This is STAGING. For front-end user testing and QA.
The Chronicle of Philanthropy logo

Government and Regulation

A New Team Joins ‘The Watchdog’ Blog

January 12, 2011 | Read Time: 2 minutes

I work for the Missouri attorney general’s office, and for years I have coordinated its regulation of nonprofits. One day I was explaining to a group of nonprofit experts what regulators like me do, and I rattled off a list of cases from Missouri and from my neighbors in Arkansas, Illinois, Iowa, and elsewhere. When finished, they couldn’t believe the number —and those were just ones I knew off the top of the head.

At that moment, it occurred to me that most people running nonprofits don’t understand how active their attorneys general are, or even what those officials are supposed to do. Yet we have the power to dissolve whole organizations, require them to act in certain ways, remove their directors, and take numerous other actions.

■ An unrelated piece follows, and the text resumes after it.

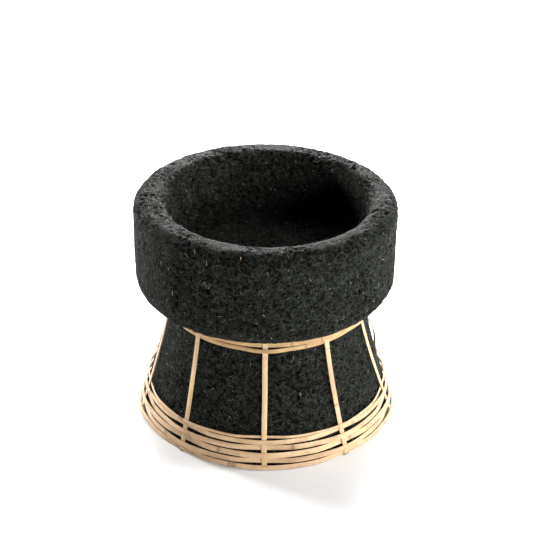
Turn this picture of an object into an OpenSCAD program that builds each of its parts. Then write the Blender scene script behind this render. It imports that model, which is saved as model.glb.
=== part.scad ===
// Round stone mortar on a flared pedestal, with a woven rattan cage round the pedestal.
// Millimetres. The origin is the centre of the foot, on the surface that the mortar stands on.
// +Z is up and the front is towards -Y.

/* [Bowl] */
// Outer diameter of the bowl
bowl_d = 180; // [150:1:200]
// Height from the foot to the top of the rim
total_h = 163.5; // [156:0.5:180]
// Height of the bowl's underside above the foot
bowl_z = 93; // [92:0.5:98]
// Thickness of the bowl's wall
wall_t = 21; // [16:0.5:26]
// Rounding of the rim's outer edge
rim_outer_round = 8.5; // [3:0.5:9]
// Rounding of the rim's inner edge
rim_inner_round = 7; // [3:0.5:7]
// Rounding of the bowl's lower edge
belly_round = 15; // [8:0.5:16]

/* [Basin] */
// Depth of the basin where its floor begins
basin_depth = 38; // [30:1:45]
// Rounding between the basin's wall and its floor
basin_round = 18; // [8:1:22]
// How much lower the middle of the floor lies
basin_dish = 2; // [0:0.5:4]

/* [Pedestal] */
// Radius of the pedestal at the foot, before its edge is rounded
foot_r = 90.5; // [84:0.5:96]
// Radius of the neck
neck_r = 68; // [60:0.5:70]
// Height at which the flare reaches the neck
neck_z = 86; // [82:1:87]
// Power of the flare: 1 is a cone, and more is more hollow
flare_power = 1.2; // [1:0.05:1.6]
// Rounding of the foot's edge
foot_round = 2; // [1:0.5:4]
// Rounding where the neck meets the bowl
neck_round = 5; // [3:0.5:5]

/* [Rattan cage] */
// Angles of the ribs' upper ends from the front, anticlockwise from above: an even number of
// them, so that each hoop closes on its own weave, and none closer than 22 degrees to the next
rib_top_angles = [-1, 34.5, 66.5, 106, 144, 180, 216, 249, 282, 318];
// Angles of the ribs' lower ends, in the same order
rib_foot_angles = [-0.5, 37.5, 78, 110, 145, 180, 215, 249, 283, 321];
// Width of a rib
rib_w = 3.6; // [2.5:0.1:4.5]
// Thickness of a rib
rib_t = 0.9; // [0.7:0.1:1.1]
// Height of the ribs' lower ends
rib_bottom = 0.4; // [0.3:0.1:2]
// Height of the ribs' upper ends, tucked in under the bowl
rib_top = 90; // [89:0.5:90]
// Thickness of a hoop
hoop_t = 0.9; // [0.7:0.1:1.1]
// Lower edges of the neck hoops, from the top
neck_hoop_z = [83.4, 80.3];
// Widths of the neck hoops, from the top
neck_hoop_w = [3.8, 2.9];
// Lower edges of the base hoops, from the top
base_hoop_z = [20.8, 17.4, 12.6, 8.2, 4.2, 0.4];
// Widths of the base hoops, from the top
base_hoop_w = [2.0, 3.3, 3.6, 3.9, 3.5, 3.3];
// How far the middle of the weave stands off the stone
weave_stand_off = 1.6; // [1.5:0.1:2.5]
// Clearance between a rib and the hoop that crosses it
weave_gap = 0.1; // [0.1:0.05:0.3]
// Stand-off of the neck hoops between the ribs, where they hug the stone
neck_hoop_stand_off = 0.7; // [0.7:0.1:1.5]
// Stand-off of the base hoops between the ribs, where they lie loose
base_hoop_stand_off = 2.1; // [1.2:0.1:2.4]

/* [Hidden] */
$fn = 96;
corner_steps = 8;
flare_step = 4;
rib_count = len(rib_top_angles);
front = -90;
// A hoop keeps level over this angle on each side of a rib, and then eases back over the next.
crossing_half_angle = 2.2;
ease_angle = 8;
bowl_r = bowl_d / 2;
basin_r = bowl_r - wall_t;
floor_z = total_h - basin_depth;
neck_rows = len(neck_hoop_z);
base_rows = len(base_hoop_z);
stone_colour = [0.13, 0.14, 0.13];
rib_colour = [0.86, 0.70, 0.50];
neck_hoop_colour = [0.80, 0.62, 0.42];
base_hoop_colour = [0.88, 0.74, 0.55];

// Points along an arc about [x, z], from one angle to another.
function arc(x, z, r, from, to) = [
    for (i = [0:corner_steps])
        let (a = from + (to - from) * i / corner_steps)
        [x + r * cos(a), z + r * sin(a)]
];

// Radius of the flared pedestal at height z, which stays at the neck's radius above the flare.
function flare_r(z) = neck_r + (foot_r - neck_r) * pow(max(0, neck_z - z) / neck_z, flare_power);

// The flare's outline from height low up to height high.
function flare(low, high) =
    let (steps = ceil((high - low) / flare_step))
    [for (i = [0:steps]) let (z = low + (high - low) * i / steps) [flare_r(z), z]];

// 1 while a hoop crosses a rib at angle 0, easing to 0 at both sides.
function crossing(angle) =
    let (t = (abs(angle) - crossing_half_angle) / ease_angle)
    t <= 0 ? 1 : t >= 1 ? 0 : (1 + cos(180 * t)) / 2;

// 1 where the hoop in this row passes outside the rib, and -1 where it passes behind it.
function side(row, rib) = (row + rib) % 2 == 1 ? 1 : -1;

// Angle of a rib at height z from the front, for ribs 0 to rib_count, where the last is the
// first again.
function rib_angle(rib, z) =
    let (i = rib % rib_count)
    let (lean = rib_top_angles[i] - rib_foot_angles[i])
    (rib == rib_count ? 360 : 0) + rib_foot_angles[i] + lean * z / rib_top;

// Angles from the middle of a crossing at which a hoop has a station.
crossing_steps = [
    0,
    crossing_half_angle,
    crossing_half_angle + ease_angle / 3,
    crossing_half_angle + ease_angle * 2 / 3,
    crossing_half_angle + ease_angle
];

// One station of a hoop, at an angle from a rib: its angle and its middle's stand-off.
function hoop_station(row, rib, z, turn, free) =
    let (level = weave_stand_off + side(row, rib) * (weave_gap + (rib_t + hoop_t) / 2))
    [rib_angle(rib, z) + turn, free + (level - free) * crossing(turn)];

// The stations of a hoop at height z from one rib to just before the next.
function bay_stations(row, rib, z, free) =
    let (last = len(crossing_steps) - 1)
    concat(
        [for (i = [0:last]) hoop_station(row, rib, z, crossing_steps[i], free)],
        [[(rib_angle(rib, z) + rib_angle(rib + 1, z)) / 2, free]],
        [for (i = [last:-1:1]) hoop_station(row, rib + 1, z, -crossing_steps[i], free)]
    );

// A hoop's four corners at one station: inner low, outer low, outer high, inner high.
function hoop_section(z, width, station) =
    let (a = front + station[0])
    [
        for (corner = [[-1, 0], [1, 0], [1, 1], [-1, 1]])
            let (h = z + width * corner[1])
            let (r = flare_r(h) + station[1] + corner[0] * hoop_t / 2)
            [r * cos(a), r * sin(a), h]
    ];

// A rib's four corners at height z, in the same turn about its length as a hoop's.
function rib_section(rib, z) =
    let (a = front + rib_angle(rib, z))
    [
        for (corner = [[-1, 1], [1, 1], [1, -1], [-1, -1]])
            let (r = flare_r(z) + weave_stand_off + corner[0] * rib_t / 2)
            let (w = corner[1] * rib_w / 2)
            [r * cos(a) - w * sin(a), r * sin(a) + w * cos(a), z]
    ];

// The long faces of a strip between two of its sections, numbered i and j.
function strip_faces(i, j) = [
    for (c = [0:3])
        let (d = (c + 1) % 4)
        [4 * i + c, 4 * i + d, 4 * j + d, 4 * j + c]
];

// One closed flat hoop, which weaves over and under the ribs round the flare.
module hoop(row, z, width, free) {
    middle = z + width / 2;
    stations = [for (rib = [0:rib_count - 1]) each bay_stations(row, rib, middle, free)];
    n = len(stations);
    polyhedron(
        points = [for (station = stations) each hoop_section(z, width, station)],
        faces = [for (i = [0:n - 1]) each strip_faces(i, (i + 1) % n)],
        convexity = 4
    );
}

// The mortar: pedestal, bowl and basin in one piece of stone.
module mortar() {
    foot_x = flare_r(foot_round) - foot_round;
    outline = concat(
        [[0, 0]],
        arc(foot_x, foot_round, foot_round, -90, 0),
        flare(foot_round + flare_step / 4, neck_z),
        arc(neck_r + neck_round, bowl_z - neck_round, neck_round, 180, 90),
        arc(bowl_r - belly_round, bowl_z + belly_round, belly_round, -90, 0),
        arc(bowl_r - rim_outer_round, total_h - rim_outer_round, rim_outer_round, 0, 90),
        arc(basin_r + rim_inner_round, total_h - rim_inner_round, rim_inner_round, 90, 180),
        arc(basin_r - basin_round, floor_z + basin_round, basin_round, 0, -90),
        [[0, floor_z - basin_dish]]
    );
    color(stone_colour)
        rotate_extrude()
            polygon(outline);
}

// One upright flat rib. Rib 1 is at the front, and the others follow it anticlockwise from above.
module rib(number) {
    heights = [for (p = flare(rib_bottom, rib_top)) p[1]];
    last = len(heights) - 1;
    color(rib_colour)
        polyhedron(
            points = [for (z = heights) each rib_section(number - 1, z)],
            faces = concat(
                [[3, 2, 1, 0]],
                [for (i = [0:last - 1]) each strip_faces(i, i + 1)],
                [[for (c = [0:3]) 4 * last + c]]
            ),
            convexity = 4
        );
}

// One of the two hoops that bind the ribs to the neck.
module neck_hoop(number) {
    i = number - 1;
    color(neck_hoop_colour)
        hoop(i, neck_hoop_z[i], neck_hoop_w[i], neck_hoop_stand_off);
}

// One of the hoops of the woven band round the foot.
module base_hoop(number) {
    i = number - 1;
    color(base_hoop_colour)
        hoop(neck_rows + i, base_hoop_z[i], base_hoop_w[i], base_hoop_stand_off);
}

mortar();
for (i = [1:rib_count])
    rib(i);
for (i = [1:neck_rows])
    neck_hoop(i);
for (i = [1:base_rows])
    base_hoop(i);
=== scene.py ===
"""Looks of a round stone mortar whose flared pedestal wears a woven rattan cage.

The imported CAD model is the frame. A dense skin with pores and lumps replaces the stone node, and a swept
strip with a crowned section, grain and cut ends replaces each rattan node. The classes of the parts hold
lengths in millimetres. The finishes, the lights, the camera and the meshes hold them in metres.
"""

import logging
import math
from dataclasses import dataclass, field
from enum import Enum, IntEnum
from typing import Sequence, Union

import bpy
import numpy as np
from bpy.types import ID, Material, Mesh, Node, NodeSocket, NodeTree, Object
from mathutils import Matrix, Vector


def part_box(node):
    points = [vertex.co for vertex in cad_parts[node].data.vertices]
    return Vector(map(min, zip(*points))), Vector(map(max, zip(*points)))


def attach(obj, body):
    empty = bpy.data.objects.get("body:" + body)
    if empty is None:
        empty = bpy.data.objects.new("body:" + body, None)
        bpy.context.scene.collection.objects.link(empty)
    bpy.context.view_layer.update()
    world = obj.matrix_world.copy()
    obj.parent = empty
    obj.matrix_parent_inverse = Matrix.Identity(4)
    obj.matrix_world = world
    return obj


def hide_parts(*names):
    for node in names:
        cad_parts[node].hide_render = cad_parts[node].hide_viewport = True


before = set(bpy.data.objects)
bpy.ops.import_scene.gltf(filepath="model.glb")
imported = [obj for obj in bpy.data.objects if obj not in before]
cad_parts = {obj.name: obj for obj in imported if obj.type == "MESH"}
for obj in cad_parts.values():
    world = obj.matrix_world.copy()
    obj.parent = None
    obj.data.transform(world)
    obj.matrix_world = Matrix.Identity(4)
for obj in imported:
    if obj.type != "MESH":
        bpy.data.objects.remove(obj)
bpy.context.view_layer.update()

MM = 0.001
BODY = "root"
GOLDEN_SHARE = 0.61803399
LOG = logging.getLogger("mortar")

Colour = tuple[float, float, float, float]
Value = Union[float, int, bool, str, Sequence[float], NodeSocket, ID]


class TreeKind(Enum):
    """The two kinds of node group that this script makes."""

    GEOMETRY = "GeometryNodeTree"
    SHADER = "ShaderNodeTree"


class Socket(Enum):
    """The types of a node group's sockets."""

    FLOAT = "NodeSocketFloat"
    VECTOR = "NodeSocketVector"
    INTEGER = "NodeSocketInt"
    GEOMETRY = "NodeSocketGeometry"
    MATERIAL = "NodeSocketMaterial"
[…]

A few high-profile cases handled by attorneys general do make the news, such as the state of Tennessee’s negotiations with Fisk University over its desire to sell an art collection it inherited from Georgia O’Keeffe. Most of our actions aren’t reported even though they have profound effects on the nonprofits involved—and could have the same consequences for other nonprofits.

In most states, the law says the attorney general is the guardian of charities and charitable assets. In short, we’re the watchdogs. But what do we do? Where do we come from? How do we guard the public interest? And when and how do we dissolve a nonprofit or give you a new set of directors? Those are the kinds of questions we will seek to answer in our blog posts.

We’ll discuss the myriad actions that states take against nonprofits and try to help you avoid getting stuck in similar situations. We also hope our perspective can inspire you to improve what you do and to go beyond the mere legal minimum required of nonprofits. We hope we can provide insight into what the regulators see and what we believe merits government action.


Each week my colleagues throughout the country and I will post our thoughts about current matters of concern. But we want this to be a conversation, so we urge you to tell us how you perceive our actions and how we can better help nonprofits achieve their potential. Don’t worry that you’ll offend us with anything you post – as government officials, we’ve already been called every name in the book.